Fwd: Voucher Gains Overstated in Study

Doug Henwood dhenwood at panix.com
Fri Sep 15 09:29:17 PDT 2000


[Is Martin "Conroy" is Martin Carnoy?]

New York Times - September 15, 2000

New Doubt Is Cast on Study That Backs Voucher Efforts By Kate Zernike

Two weeks ago, prominent researchers released a study showing significant gains by black students who had been given vouchers to help pay for private school. The finding lent support to backers of voucher programs at a time when they have become an election-year issue.

But now a company that gathered data for the research in New York, one of three cities studied, says the gains, as measured by scores on standardized math and reading tests, were overstated by the lead researcher, a Harvard professor known within the academic community for his exuberant support of vouchers.

In fact, the company says, in New York there was no significant test- score difference between students who attended private school on vouchers and those who stayed in public school.

Bothered by what it describes as the report's exaggerated claims, the company, Mathematica Policy Research of Princeton, N.J., has now taken the unusual step of issuing a statement that cautions against leaping to any policy conclusions. Mathematica calls the original finding "premature."

The researchers, led by Paul E. Peterson, director of the Program on Education Policy and Governance at Harvard University, acknowledge that the gains among black students who used vouchers were concentrated heavily in Washington, where the improvement was twice as great as in New York and one-third greater than in the third city studied, Dayton, Ohio.

But in an interview, Professor Peterson stood by his characterization of the overall result as significant.

"An average is an average," he said.

The study measured test scores among 1,400 poor students given vouchers worth $1,700 a year to attend private school. While there were no significant overall gains among students of other ethnic groups, black students in their second year of private-school attendance improved their test scores by 6.3 percentile points — a striking advance at a time when schools around the country are trying to close a persistent gap between scores of white and black students.

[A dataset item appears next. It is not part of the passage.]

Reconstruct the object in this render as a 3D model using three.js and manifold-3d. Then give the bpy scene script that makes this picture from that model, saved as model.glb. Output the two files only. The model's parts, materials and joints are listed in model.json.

But the study quickly came under attack from several quarters, in part a reflection of how heated the debate over vouchers has become.

The work was initially criticized because it had been underwritten by several conservative pro-voucher foundations. But the more recent criticism has focused specifically on the way the conclusions were arrived at, with even some of the researchers saying the larger picture is much less positive than Professor Peterson maintained.

"If you ask the question, `When I offered students vouchers, did I make a difference in their test scores?' right now you come away saying, `No, there's no impact,' " said David Myers of Mathematica, who was a principal investigator for the study.

Professor Peterson said in the report that the gains by black students using vouchers were statistically significant in each city after two years. But in the study's New York portion, which involved the largest and most diverse group of students, the gains were limited to sixth graders; the black students in Grades 3, 4 and 5 made no gains.

"Because the gains are so concentrated in this single group, one needs to be very cautious in setting policy based on the overall modest impacts on test scores," Mr. Myers said. "We really need to learn why this group stands out so much. Until we understand it, we cannot place much policy weight on it."

Critics point to another issue as well: Professor Peterson initially said the study's results were particularly reliable because this was the first time students had been randomly selected to receive vouchers; family background, then, would presumably not influence the results.

But the critics note that a high percentage of students offered the vouchers — 47 percent in Washington, 46 percent in Dayton and 24 percent in New York — did not use them, and that those who ended up using them had higher family incomes and higher levels of parent education and were less likely to be on welfare. This information was not included in the report, although Professor Peterson acknowledged it in the interview.

The difference in the two groups, the critics say, suggests that the poorest students — those whom politicians maintain vouchers would most help — may not use them.

In follow-up interviews and surveys, Mr. Myers said, parents say they cannot afford private schools even with the help of vouchers, or find that private schools do not have enough space for their children.

Martin Conroy, a professor of education and economics at Stanford University, said: "I'm worried that there are all sorts of nonmeasurable characteristics of these kids that made it difficult for them to get into these private schools. Even if they got vouchers, they might not have been able to pay the other costs associated with private schools, and even if they could pay, they might not have been able to get into a private school."

Professor Conroy is among a group of academics who have called on Professor Peterson to release his data so they can analyze the results, which were not peer-reviewed. They question whether he adequately adjusted the data for differences in income and parent education level.

"The pressure to get something out at election time was a much more dominant theme than the idea of letting it go through review," said Henry M. Levin, a professor at Teachers College at Columbia University.

Professor Peterson dismissed the criticism, saying his work "was looked at by lots of people lots of times."